As a region, the Mediterranean has been the subject of many histories — Fernand Braudel’s The Mediterranean and the Mediterranean World in the Age of Philip I (English translation 1976), being a landmark work. There are more recent works that treat the whole, such as Peregrine Horden and Nicholas Purcell’s The Corrupting Sea (2000) and Cyprian Broodbank’s The Making of the Middle Sea (2013). Braudel focused on a very narrow period and was interested especially in the geography of the region, the difference between plain and mountain.

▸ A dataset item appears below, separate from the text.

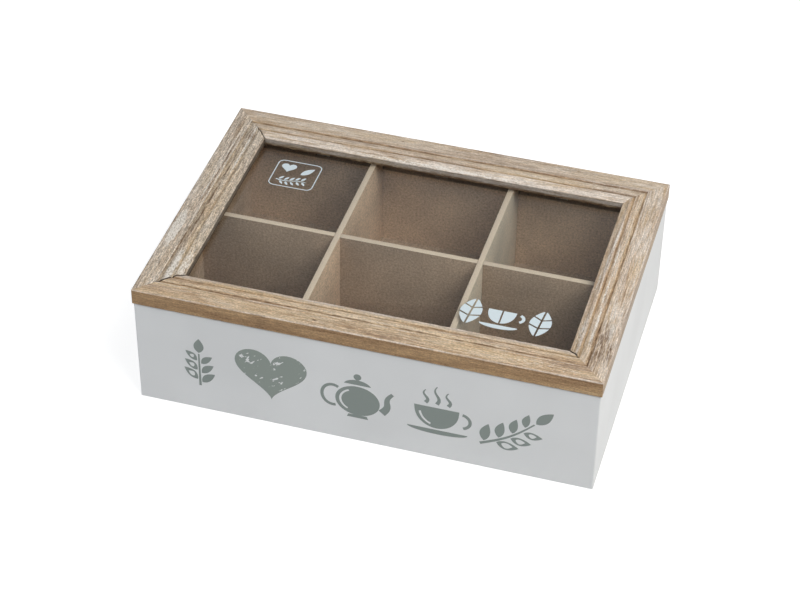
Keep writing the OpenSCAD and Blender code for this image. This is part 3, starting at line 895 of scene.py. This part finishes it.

Horden and Purcell’s work travels from the early first millennium BC to beyond the turn of the first millennium Bc; it emphasises Mediterranean diversity within unity and the connective nature of the sea.* It is undeniably important and has generated significant discussion about ‘the Mediterranean’ .

















Broodbank’s magisterial work surveys the region from its geological formation to the Battle of Salamis in 480 BC, with a focus on archaeology and coverage that examines many local cultures and sites around the sea whilst also maintaining a broader context. His book 1s inclusive in the sense that it eschews a focus on the classical regions and aspires to be a ‘barbarian history’.° In all of these works, the Mediterranean is understood as a world in itself — a world distinctive and interconnected by the sea that defines it.













This book is not a history ‘of the Mediterranean region as opposed to history ‘in’ the Mediterranean region; it does not make the kind of claims, comparisons, or contrasts that might render ‘Mediterranean’ a problematic term, so the questions raised above can be left for others to discuss. Rather, this is a book about some of the people who lived by the Mediterranean or connected to it, broadly taken; in this case, the Mediterranean forms a convenient link between cultures and communities diverse in time and space yet connected by this important and constant feature.